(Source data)
⟨
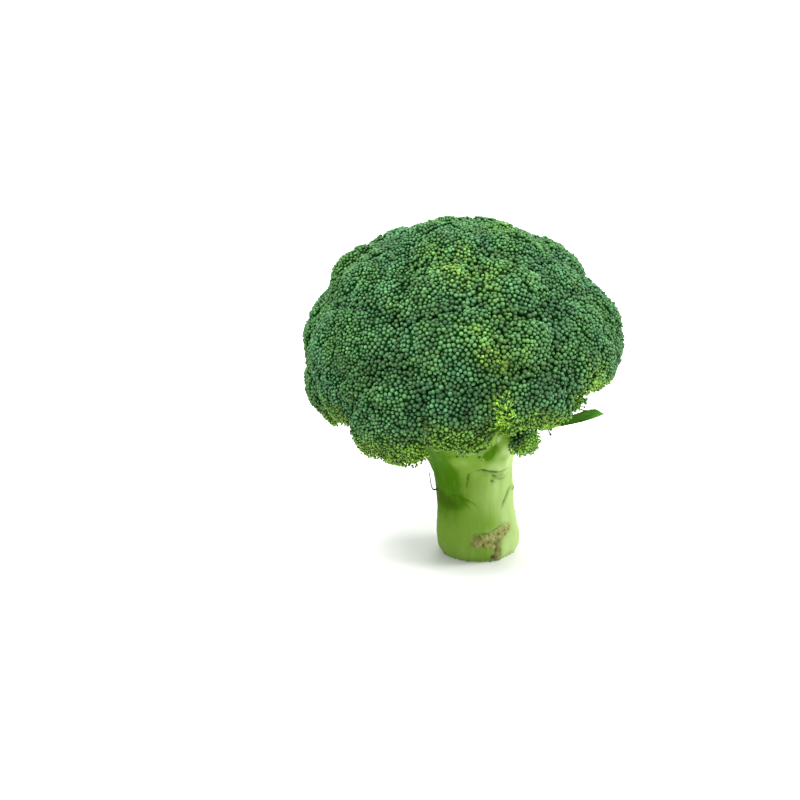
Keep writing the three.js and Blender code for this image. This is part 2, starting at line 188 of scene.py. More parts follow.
# Corky scabs: the two ends of each as (azimuth, height in mm), its half width at both ends in mm,
# how strong it is and how far it stands out in mm.
SCABS = [
    ((268, 12), (291, 12.2), 3.6, 4.1, 1.0, -0.35),
    ((291, 12.2), (321, 16.8), 4.1, 2.9, 1.0, -0.35),
    ((299, 9), (295, 0), 2.3, 2.6, 0.9, -0.35),
    ((343, 35.6), (350, 35), 1.1, 1.3, 0.7, 1.1),
    ((356, 20.8), (358, 20.8), 0.5, 0.5, 0.9, 0.2),
    ((92, 29.5), (110, 30.5), 2.2, 2.0, 0.8, -0.35),
    ((158, 18), (170, 18.5), 2.4, 2.0, 0.75, -0.35),
    ((20, 9), (32, 10), 1.3, 1.0, 0.7, -0.35),
    ((205, 6), (214, 7), 1.2, 1.6, 0.6, -0.35),
]

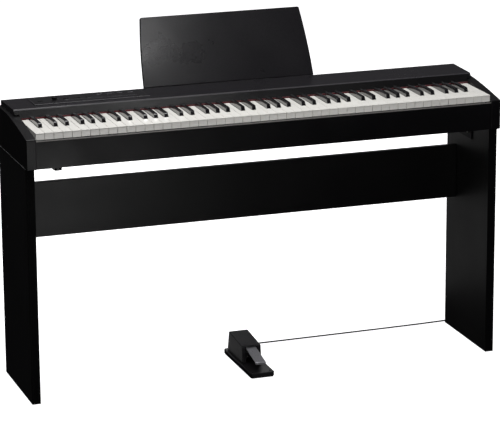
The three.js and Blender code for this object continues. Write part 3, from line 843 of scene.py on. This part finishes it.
⟩
TASK BRIEF - Quote every line of the data, word for word.

EXPECTED ANSWER -
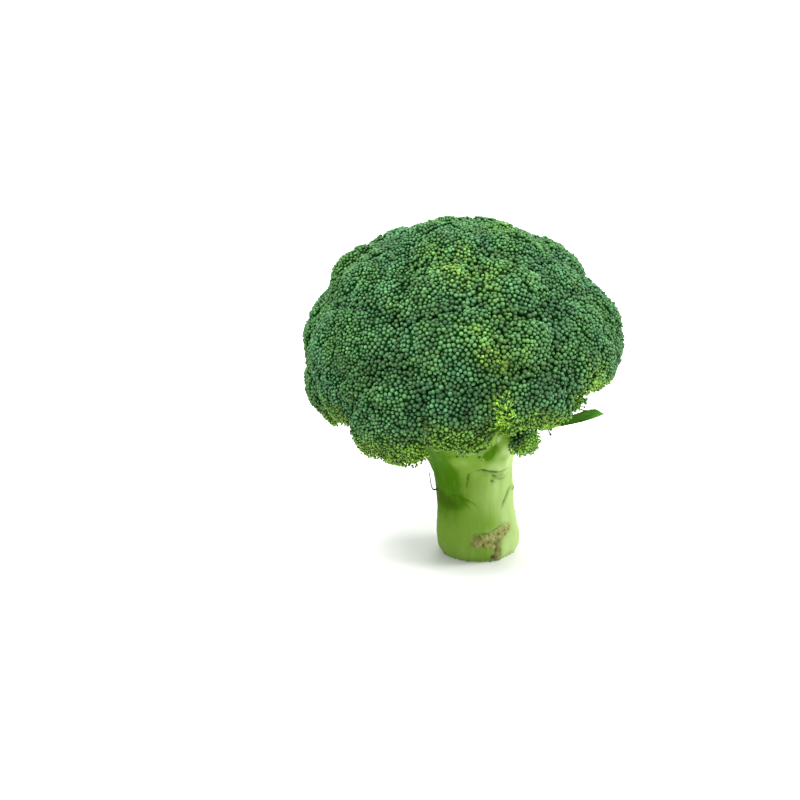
Keep writing the three.js and Blender code for this image. This is part 2, starting at line 188 of scene.py. More parts follow.
# Corky scabs: the two ends of each as (azimuth, height in mm), its half width at both ends in mm,
# how strong it is and how far it stands out in mm.
SCABS = [
    ((268, 12), (291, 12.2), 3.6, 4.1, 1.0, -0.35),
    ((291, 12.2), (321, 16.8), 4.1, 2.9, 1.0, -0.35),
    ((299, 9), (295, 0), 2.3, 2.6, 0.9, -0.35),
    ((343, 35.6), (350, 35), 1.1, 1.3, 0.7, 1.1),
    ((356, 20.8), (358, 20.8), 0.5, 0.5, 0.9, 0.2),
    ((92, 29.5), (110, 30.5), 2.2, 2.0, 0.8, -0.35),
    ((158, 18), (170, 18.5), 2.4, 2.0, 0.75, -0.35),
    ((20, 9), (32, 10), 1.3, 1.0, 0.7, -0.35),
    ((205, 6), (214, 7), 1.2, 1.6, 0.6, -0.35),
]

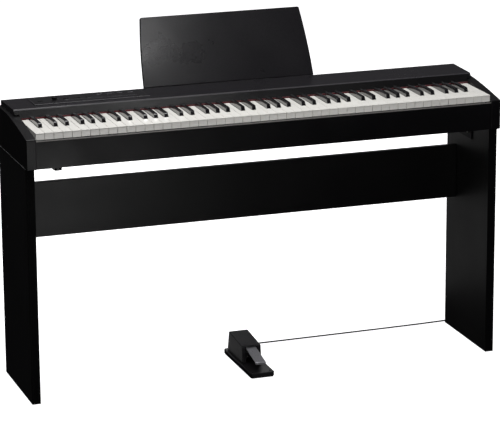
The three.js and Blender code for this object continues. Write part 3, from line 843 of scene.py on. This part finishes it.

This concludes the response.